B: "that wasn't beautiful. it was cruel."
that this kind of reasoning is intelligible to us is further evidence that we apprehend a kind of beauty that is irreducibly connected to the morality or virtue of certain actions.

i suspect that many of the most interesting disagreements about how one ought to live -that is, what kind of life is a good life- can be described as aesthetic disagreements. i do not mean to say that the 'moral' or 'ethical' disagreements can be reduced to the 'aesthetic.' nor do i want to say that disagreements about moral beauty can be reduced to disagreements about some kind of 'non-aesthetic moral matters.' and yet, the disagreements between, say, a stoic and a christian and a nietzschean notion of the good life seem to center on disagreements about what kind of life is beautiful. this aesthetic aspect of the disagreement is highlighted, perhaps, when we say that they are competing pictures or visions of the good life.

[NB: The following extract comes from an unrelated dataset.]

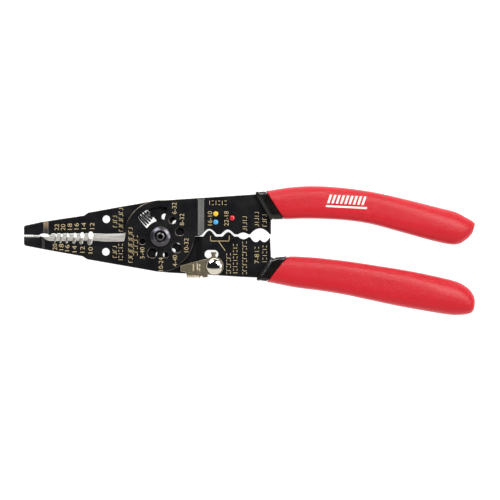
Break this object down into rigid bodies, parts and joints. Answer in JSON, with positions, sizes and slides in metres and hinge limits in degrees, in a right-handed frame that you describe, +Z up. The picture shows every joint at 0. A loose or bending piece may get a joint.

perhaps it is one of the core insights of virtue-ethics that moral perception precedes the giving of reasons. thus, there is a sense in which moral aesthetics precedes moral argument. and that is why great modern virtue-ethicists (such as nietzsche on the one hand, and c.s. lewis on the other) have been concerned to paint a picture as much as to make arguments -because any acceptable argument will depend on the picture, will 'fall out' of the picture, as it were. and likewise, any moral or spiritual conversion will also mean a conversion into an new moral and spiritual aesthetic.